When we first designed the project, we felt that an important advance could be made in our understanding of voice by taking a structural approach that tapped voice flows to different types of targets. There is a fairly mature understanding of the antecedents of voice. And we knew that despite many anecdotes and logically plausible claims about the potential positive consequences of more voice, that was a much more nascent area, and it was important to empirically establish when and why this might be true. However, as our interactions with our company partners and our planning continued, we also realized that we didn’t know enough about when and why and about what issues people would choose different targets. This made it important to collect other kinds of data, too. In short, we knew we didn’t know enough at the very beginning to lay out deductively-derived hypotheses and never iterate on that starting point. But we did want to systematically develop and test ideas. Hence, a hybrid strategy made sense.
Question 4. What is one idea or concept in your original submission that you wish could have made it through the review process? Why is this idea important to you?

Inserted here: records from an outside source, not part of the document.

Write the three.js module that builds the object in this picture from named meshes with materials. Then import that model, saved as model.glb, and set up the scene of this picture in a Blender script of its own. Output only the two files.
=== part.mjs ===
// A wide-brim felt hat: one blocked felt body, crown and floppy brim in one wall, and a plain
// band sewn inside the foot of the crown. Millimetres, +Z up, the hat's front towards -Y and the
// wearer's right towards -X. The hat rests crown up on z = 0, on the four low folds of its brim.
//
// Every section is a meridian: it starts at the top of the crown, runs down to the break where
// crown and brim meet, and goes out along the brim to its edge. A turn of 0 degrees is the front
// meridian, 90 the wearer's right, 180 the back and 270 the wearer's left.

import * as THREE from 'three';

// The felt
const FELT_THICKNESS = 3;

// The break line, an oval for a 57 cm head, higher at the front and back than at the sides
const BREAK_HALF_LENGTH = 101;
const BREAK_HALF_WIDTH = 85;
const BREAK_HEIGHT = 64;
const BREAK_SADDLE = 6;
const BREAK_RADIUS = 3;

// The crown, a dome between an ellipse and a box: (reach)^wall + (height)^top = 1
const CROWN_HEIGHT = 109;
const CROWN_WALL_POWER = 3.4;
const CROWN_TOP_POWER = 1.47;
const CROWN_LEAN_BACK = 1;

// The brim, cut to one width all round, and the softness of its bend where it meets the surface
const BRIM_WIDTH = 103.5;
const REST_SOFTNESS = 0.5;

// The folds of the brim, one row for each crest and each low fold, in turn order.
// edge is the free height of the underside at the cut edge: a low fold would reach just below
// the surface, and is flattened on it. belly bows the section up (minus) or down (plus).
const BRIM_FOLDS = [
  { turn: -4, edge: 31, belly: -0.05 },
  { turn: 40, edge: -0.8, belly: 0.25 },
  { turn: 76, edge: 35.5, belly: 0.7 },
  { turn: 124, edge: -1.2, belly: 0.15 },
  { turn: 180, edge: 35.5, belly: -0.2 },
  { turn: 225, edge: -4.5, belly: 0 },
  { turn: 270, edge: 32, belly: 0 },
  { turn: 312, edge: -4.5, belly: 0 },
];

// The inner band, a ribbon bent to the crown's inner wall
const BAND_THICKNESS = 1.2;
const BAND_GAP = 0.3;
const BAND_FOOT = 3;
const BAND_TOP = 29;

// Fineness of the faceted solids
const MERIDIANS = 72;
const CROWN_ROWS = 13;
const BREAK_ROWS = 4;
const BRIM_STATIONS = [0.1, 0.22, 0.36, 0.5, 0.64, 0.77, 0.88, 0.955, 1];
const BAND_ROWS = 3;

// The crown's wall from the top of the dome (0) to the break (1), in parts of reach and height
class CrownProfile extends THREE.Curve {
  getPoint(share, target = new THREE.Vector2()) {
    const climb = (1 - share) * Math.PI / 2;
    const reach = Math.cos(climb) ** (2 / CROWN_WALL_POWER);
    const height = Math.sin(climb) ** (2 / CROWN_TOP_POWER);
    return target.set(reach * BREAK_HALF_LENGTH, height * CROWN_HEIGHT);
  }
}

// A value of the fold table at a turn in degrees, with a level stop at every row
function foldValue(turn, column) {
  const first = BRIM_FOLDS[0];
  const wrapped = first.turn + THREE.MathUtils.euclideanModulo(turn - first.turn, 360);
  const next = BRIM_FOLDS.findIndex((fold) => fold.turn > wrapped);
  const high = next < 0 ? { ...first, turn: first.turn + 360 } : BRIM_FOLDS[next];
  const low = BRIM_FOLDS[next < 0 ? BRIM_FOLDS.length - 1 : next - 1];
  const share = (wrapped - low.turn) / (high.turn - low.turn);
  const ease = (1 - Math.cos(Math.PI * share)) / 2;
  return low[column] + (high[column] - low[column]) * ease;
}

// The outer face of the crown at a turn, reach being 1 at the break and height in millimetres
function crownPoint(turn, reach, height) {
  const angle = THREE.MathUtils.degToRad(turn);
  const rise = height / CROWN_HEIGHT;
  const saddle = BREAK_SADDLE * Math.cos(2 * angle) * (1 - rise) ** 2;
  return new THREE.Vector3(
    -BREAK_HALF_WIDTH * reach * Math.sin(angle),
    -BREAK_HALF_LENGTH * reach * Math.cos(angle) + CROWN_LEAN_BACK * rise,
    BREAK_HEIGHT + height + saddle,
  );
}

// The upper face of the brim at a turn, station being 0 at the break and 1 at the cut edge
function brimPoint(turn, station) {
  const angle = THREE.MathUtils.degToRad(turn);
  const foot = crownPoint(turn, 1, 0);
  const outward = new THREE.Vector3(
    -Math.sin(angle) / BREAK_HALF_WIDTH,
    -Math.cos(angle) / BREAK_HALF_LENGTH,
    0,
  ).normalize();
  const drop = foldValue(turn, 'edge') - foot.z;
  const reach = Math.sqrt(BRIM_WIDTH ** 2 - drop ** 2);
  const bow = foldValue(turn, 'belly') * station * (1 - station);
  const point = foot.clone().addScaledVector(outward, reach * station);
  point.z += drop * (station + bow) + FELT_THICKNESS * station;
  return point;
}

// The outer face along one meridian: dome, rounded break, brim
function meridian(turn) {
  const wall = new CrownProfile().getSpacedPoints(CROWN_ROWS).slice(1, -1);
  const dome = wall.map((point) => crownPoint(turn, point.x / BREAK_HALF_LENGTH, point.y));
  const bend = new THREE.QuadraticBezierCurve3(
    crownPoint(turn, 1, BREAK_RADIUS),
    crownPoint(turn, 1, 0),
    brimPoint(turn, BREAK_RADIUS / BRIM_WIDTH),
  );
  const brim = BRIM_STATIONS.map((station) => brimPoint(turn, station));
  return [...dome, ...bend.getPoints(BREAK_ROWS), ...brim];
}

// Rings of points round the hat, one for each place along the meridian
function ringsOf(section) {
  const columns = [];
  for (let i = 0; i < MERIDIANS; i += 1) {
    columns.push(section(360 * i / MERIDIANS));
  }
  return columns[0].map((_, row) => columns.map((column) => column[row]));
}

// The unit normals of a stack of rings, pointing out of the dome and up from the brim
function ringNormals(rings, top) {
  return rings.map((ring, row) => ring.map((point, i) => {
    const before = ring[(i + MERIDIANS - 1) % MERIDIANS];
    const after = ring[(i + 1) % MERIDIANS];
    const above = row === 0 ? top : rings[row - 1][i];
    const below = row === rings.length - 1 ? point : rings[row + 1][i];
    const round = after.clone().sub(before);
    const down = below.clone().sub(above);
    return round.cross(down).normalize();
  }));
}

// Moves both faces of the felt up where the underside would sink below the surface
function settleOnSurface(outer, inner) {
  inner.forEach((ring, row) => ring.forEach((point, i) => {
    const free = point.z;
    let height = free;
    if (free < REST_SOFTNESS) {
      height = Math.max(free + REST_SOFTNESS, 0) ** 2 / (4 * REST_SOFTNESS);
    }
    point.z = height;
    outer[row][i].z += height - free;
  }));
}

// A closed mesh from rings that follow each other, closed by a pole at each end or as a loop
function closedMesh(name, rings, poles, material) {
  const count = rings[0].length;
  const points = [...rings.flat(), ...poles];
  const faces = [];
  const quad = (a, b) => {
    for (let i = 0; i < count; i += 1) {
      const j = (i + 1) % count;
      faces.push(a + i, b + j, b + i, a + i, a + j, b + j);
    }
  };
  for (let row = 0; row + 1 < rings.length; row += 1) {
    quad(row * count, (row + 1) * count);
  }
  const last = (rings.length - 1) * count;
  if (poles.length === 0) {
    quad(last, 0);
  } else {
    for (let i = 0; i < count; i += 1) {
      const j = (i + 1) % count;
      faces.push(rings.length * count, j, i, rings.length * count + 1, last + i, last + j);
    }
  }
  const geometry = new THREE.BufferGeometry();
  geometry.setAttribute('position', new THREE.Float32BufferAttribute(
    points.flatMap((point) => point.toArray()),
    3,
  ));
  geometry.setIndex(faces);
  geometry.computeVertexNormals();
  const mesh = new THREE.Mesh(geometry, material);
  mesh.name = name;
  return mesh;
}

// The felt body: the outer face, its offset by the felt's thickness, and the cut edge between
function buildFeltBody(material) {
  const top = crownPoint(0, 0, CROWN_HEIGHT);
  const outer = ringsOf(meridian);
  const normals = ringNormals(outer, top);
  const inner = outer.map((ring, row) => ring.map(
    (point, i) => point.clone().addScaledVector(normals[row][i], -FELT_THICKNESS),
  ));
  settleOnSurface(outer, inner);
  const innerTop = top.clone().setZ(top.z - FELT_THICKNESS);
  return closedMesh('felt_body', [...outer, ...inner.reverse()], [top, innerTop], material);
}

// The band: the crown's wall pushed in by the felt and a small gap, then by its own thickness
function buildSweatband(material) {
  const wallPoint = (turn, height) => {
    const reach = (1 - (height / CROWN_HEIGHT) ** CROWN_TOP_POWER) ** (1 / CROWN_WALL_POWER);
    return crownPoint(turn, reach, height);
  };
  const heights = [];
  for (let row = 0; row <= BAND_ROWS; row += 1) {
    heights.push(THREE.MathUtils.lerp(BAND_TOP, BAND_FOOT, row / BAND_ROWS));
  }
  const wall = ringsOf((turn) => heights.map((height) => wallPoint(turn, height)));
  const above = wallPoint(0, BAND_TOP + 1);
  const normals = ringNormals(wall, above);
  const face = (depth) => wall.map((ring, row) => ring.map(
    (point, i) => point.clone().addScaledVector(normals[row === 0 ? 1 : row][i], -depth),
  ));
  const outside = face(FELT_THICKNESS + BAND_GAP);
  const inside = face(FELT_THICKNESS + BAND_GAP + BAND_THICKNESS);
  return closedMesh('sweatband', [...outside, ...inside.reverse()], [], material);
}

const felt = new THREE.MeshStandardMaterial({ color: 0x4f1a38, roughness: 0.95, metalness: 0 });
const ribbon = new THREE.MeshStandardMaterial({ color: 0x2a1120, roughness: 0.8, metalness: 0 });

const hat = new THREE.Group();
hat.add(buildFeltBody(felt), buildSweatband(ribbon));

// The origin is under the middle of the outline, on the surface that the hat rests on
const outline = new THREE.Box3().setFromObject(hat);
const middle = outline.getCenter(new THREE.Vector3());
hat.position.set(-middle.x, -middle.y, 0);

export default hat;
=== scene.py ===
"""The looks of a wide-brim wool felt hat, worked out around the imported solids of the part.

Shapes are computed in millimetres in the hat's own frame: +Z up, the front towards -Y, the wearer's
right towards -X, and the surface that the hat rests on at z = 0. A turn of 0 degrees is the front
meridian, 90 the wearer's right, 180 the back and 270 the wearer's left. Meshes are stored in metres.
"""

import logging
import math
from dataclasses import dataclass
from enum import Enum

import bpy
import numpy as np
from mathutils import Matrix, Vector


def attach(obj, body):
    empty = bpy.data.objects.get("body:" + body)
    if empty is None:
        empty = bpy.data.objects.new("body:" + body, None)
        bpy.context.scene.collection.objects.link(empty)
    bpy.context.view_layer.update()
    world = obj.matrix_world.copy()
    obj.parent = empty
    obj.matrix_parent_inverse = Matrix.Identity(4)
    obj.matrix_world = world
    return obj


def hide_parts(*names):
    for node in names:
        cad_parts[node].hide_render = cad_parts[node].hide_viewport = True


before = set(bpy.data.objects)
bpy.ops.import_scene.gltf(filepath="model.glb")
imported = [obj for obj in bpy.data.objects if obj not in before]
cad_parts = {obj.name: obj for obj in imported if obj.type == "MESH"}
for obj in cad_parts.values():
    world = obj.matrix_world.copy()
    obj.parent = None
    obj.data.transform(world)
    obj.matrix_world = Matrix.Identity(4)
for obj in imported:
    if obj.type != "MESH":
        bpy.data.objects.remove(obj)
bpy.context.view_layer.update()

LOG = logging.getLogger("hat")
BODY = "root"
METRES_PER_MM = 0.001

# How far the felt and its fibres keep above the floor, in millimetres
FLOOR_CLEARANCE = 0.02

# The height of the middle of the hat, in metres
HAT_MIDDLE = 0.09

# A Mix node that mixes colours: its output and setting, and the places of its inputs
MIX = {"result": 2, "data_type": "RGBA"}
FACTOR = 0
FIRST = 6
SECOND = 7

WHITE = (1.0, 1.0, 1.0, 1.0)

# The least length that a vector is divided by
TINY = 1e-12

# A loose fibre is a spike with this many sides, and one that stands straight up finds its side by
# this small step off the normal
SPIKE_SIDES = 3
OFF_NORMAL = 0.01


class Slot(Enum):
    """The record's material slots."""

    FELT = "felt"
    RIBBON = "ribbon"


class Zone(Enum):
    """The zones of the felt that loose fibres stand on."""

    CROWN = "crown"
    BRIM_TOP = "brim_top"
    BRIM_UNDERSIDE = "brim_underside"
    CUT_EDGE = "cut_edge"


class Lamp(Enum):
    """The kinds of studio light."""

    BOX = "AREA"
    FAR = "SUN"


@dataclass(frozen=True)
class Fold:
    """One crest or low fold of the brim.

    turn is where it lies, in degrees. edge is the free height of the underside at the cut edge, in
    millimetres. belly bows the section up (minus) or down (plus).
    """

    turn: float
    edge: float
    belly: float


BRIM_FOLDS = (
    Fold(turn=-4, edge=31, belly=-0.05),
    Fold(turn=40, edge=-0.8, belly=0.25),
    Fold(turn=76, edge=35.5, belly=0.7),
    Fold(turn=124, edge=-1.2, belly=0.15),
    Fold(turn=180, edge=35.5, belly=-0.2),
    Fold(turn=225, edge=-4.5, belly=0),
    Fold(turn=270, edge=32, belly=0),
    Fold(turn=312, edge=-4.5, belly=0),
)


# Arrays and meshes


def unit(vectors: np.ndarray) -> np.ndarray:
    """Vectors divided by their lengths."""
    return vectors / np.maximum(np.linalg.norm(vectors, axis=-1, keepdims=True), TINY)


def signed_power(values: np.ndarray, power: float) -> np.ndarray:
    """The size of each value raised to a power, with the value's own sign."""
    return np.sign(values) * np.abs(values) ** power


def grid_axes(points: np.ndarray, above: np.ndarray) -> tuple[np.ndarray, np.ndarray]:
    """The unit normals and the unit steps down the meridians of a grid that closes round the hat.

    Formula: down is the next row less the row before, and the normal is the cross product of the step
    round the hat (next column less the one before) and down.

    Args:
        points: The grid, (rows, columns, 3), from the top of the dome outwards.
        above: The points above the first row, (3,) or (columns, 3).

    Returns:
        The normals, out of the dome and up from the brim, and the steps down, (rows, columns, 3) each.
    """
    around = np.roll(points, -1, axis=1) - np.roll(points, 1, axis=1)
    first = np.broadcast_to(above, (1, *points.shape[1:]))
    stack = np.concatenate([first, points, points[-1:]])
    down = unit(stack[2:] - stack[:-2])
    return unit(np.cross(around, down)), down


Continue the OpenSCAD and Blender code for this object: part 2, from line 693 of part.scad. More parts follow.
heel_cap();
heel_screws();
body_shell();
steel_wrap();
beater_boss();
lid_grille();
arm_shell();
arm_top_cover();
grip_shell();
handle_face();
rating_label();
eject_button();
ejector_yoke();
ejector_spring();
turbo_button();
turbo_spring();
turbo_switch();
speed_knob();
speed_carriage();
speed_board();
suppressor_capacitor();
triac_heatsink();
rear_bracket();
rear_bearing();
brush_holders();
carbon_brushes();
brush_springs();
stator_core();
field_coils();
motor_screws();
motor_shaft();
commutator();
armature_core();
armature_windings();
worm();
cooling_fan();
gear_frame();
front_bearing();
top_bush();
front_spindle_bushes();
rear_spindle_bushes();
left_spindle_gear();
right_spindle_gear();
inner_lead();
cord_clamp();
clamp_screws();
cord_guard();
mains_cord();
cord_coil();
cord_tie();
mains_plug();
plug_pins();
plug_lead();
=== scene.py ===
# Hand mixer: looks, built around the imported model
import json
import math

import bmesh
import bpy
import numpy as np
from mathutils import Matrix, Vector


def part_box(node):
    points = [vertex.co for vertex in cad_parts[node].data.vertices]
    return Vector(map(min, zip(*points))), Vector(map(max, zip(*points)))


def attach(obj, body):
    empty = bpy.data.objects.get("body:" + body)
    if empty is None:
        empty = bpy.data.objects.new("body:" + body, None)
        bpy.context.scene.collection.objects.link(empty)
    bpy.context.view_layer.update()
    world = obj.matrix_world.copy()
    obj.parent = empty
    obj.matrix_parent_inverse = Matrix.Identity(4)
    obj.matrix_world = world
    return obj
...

Rather than being very specific, which probably isn’t very helpful at this stage, let us answer that more generally. In early versions of our thinking and writing, we envisioned more of a comparative, “horse race” kind of paper wherein we’d lay out what might be considered a “prototypical network/structural perspective” and the “organizational behavior perspective” on communication/voice. We thought this might be a useful way to use our data to contribute to both network research and voice research. As we moved forward, it became clear that this only worked by creating two “strawman” views, which in the end means it didn’t really work. So, it’s probably fair to say that in the end we didn’t “adjudicate” anything, and we perhaps didn’t even really bring the two approaches or groups of scholars any closer together. But, hopefully we did show (as a few others have) the power and value of using a structural perspective and network methods to extend understanding of the kinds of constructs and phenomena of central interest to OB researchers.
Question 5. What are your hopes or expectations in terms of how voice scholars should apply and extend this research going forward? How should this change our approach to studying voice? What’s next? Can you share with us anything about your current work that extends research from this publication?
As noted above, we hope the approach we took encourages others to build on our work by continuing to explore voice networks – both their antecedents and their outcomes, and at both the unit level and individual node/employee level. We have many papers at the individual level, and some now that consider team- or unit-level climates for voice and silence. Not to say that we accomplished this, but it seems that some of the best understanding will come from research that simultaneously considers multiple kinds of influences at multiple levels. Voice obviously emanates from someone and is targeted to someone (making the study of both speakers and recipients at the individual/node level important), and it’s also obviously embedded in a broader environment (making understanding of the formal and informal structure of an organization so important). Thus, the more we can design studies that take both of these realities into account simultaneously, the more our findings are likely to really explain the phenomenon as it occurs in organizations.